WHAT YOU ARE ASKED TO DO:
The entire listing is to be repeated verbatim.

━━━━━ RAW DATA ━━━━━

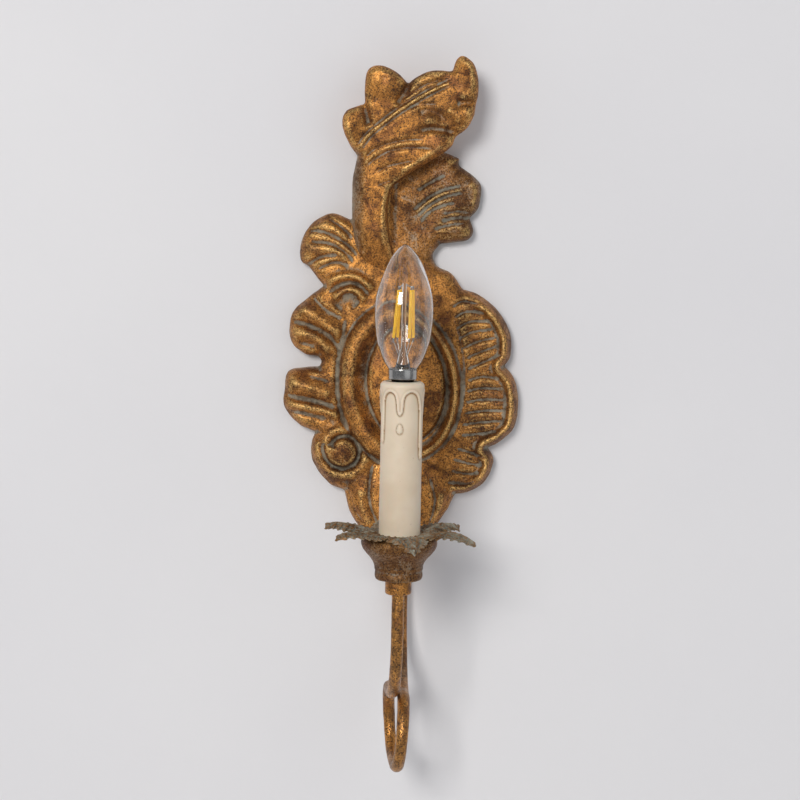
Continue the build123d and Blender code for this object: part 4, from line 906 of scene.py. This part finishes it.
# %% [markdown]
# ## Turned pieces
# The cup, the ferrule, the sleeve, the glass and the lamp's cap are all turned, so each is a half
# section extruded point by point from one vertex and spun once round the candle's axis.

# %% Spin a half section
def turned(name, section, steps=96, closed=True):
    """Spin a half section of (radius, height) points round the candle axis."""
    bpy.ops.object.select_all(action="DESELECT")
    first_r, first_z = section[0]
    bpy.ops.mesh.primitive_plane_add(size=0.001, location=(0, 0, 0))
    obj = bpy.context.object
    obj.name = name
    obj.data.name = name
    bpy.ops.object.mode_set(mode="EDIT")
    bpy.ops.mesh.select_mode(type="VERT")
    bpy.ops.mesh.select_all(action="SELECT")
    bpy.ops.mesh.merge(type="CENTER")
    bpy.ops.transform.translate(value=mm(first_r, -CANDLE_OUT, first_z))
    at = np.array(section[0])
    for radius, height in section[1:]:
        step = np.array((radius, height)) - at
        bpy.ops.mesh.extrude_region_move(TRANSFORM_OT_translate={"value": mm(step[0], 0, step[1])})
        at = np.array((radius, height))
    bpy.ops.mesh.select_all(action="SELECT")
    if closed:
        bpy.ops.mesh.edge_face_add()
        bpy.ops.mesh.delete(type="ONLY_FACE")
        bpy.ops.mesh.select_all(action="SELECT")
    bpy.ops.mesh.spin(steps=steps, angle=2 * math.pi, center=place(0, CANDLE_OUT, 0), axis=(0, 0, 1))
    bpy.ops.mesh.select_all(action="SELECT")
    bpy.ops.mesh.remove_doubles(threshold=0.000004)
    bpy.ops.mesh.normals_make_consistent(inside=False)
    bpy.ops.object.mode_set(mode="OBJECT")
    return obj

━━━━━

FINISHED TASK:
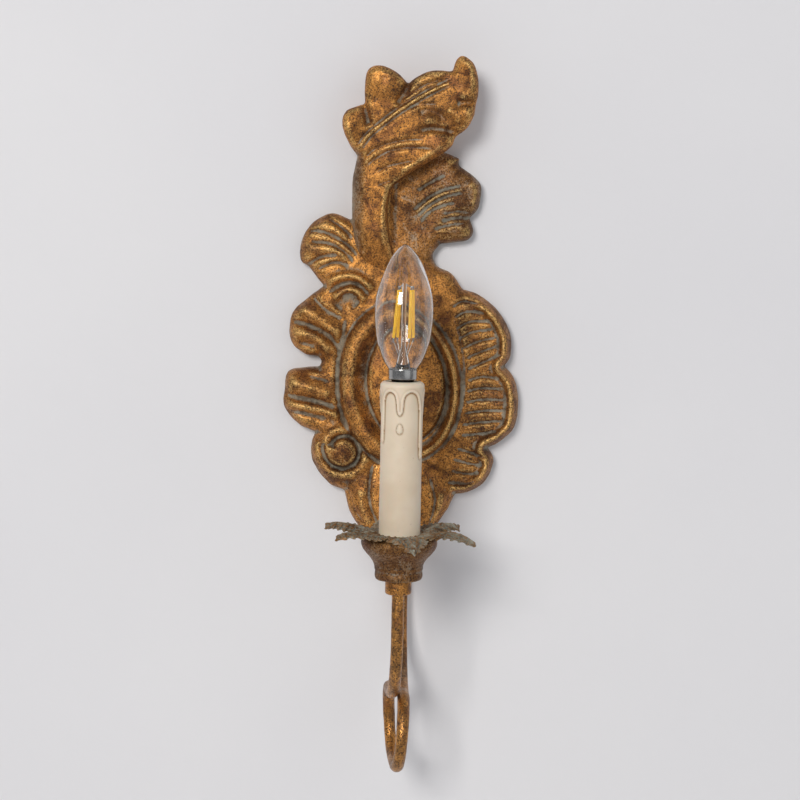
Continue the build123d and Blender code for this object: part 4, from line 906 of scene.py. This part finishes it.
# %% [markdown]
# ## Turned pieces
# The cup, the ferrule, the sleeve, the glass and the lamp's cap are all turned, so each is a half
# section extruded point by point from one vertex and spun once round the candle's axis.

# %% Spin a half section
def turned(name, section, steps=96, closed=True):
    """Spin a half section of (radius, height) points round the candle axis."""
    bpy.ops.object.select_all(action="DESELECT")
    first_r, first_z = section[0]
    bpy.ops.mesh.primitive_plane_add(size=0.001, location=(0, 0, 0))
    obj = bpy.context.object
    obj.name = name
    obj.data.name = name
    bpy.ops.object.mode_set(mode="EDIT")
    bpy.ops.mesh.select_mode(type="VERT")
    bpy.ops.mesh.select_all(action="SELECT")
    bpy.ops.mesh.merge(type="CENTER")
    bpy.ops.transform.translate(value=mm(first_r, -CANDLE_OUT, first_z))
    at = np.array(section[0])
    for radius, height in section[1:]:
        step = np.array((radius, height)) - at
        bpy.ops.mesh.extrude_region_move(TRANSFORM_OT_translate={"value": mm(step[0], 0, step[1])})
        at = np.array((radius, height))
    bpy.ops.mesh.select_all(action="SELECT")
    if closed:
        bpy.ops.mesh.edge_face_add()
        bpy.ops.mesh.delete(type="ONLY_FACE")
        bpy.ops.mesh.select_all(action="SELECT")
    bpy.ops.mesh.spin(steps=steps, angle=2 * math.pi, center=place(0, CANDLE_OUT, 0), axis=(0, 0, 1))
    bpy.ops.mesh.select_all(action="SELECT")
    bpy.ops.mesh.remove_doubles(threshold=0.000004)
    bpy.ops.mesh.normals_make_consistent(inside=False)
    bpy.ops.object.mode_set(mode="OBJECT")
    return obj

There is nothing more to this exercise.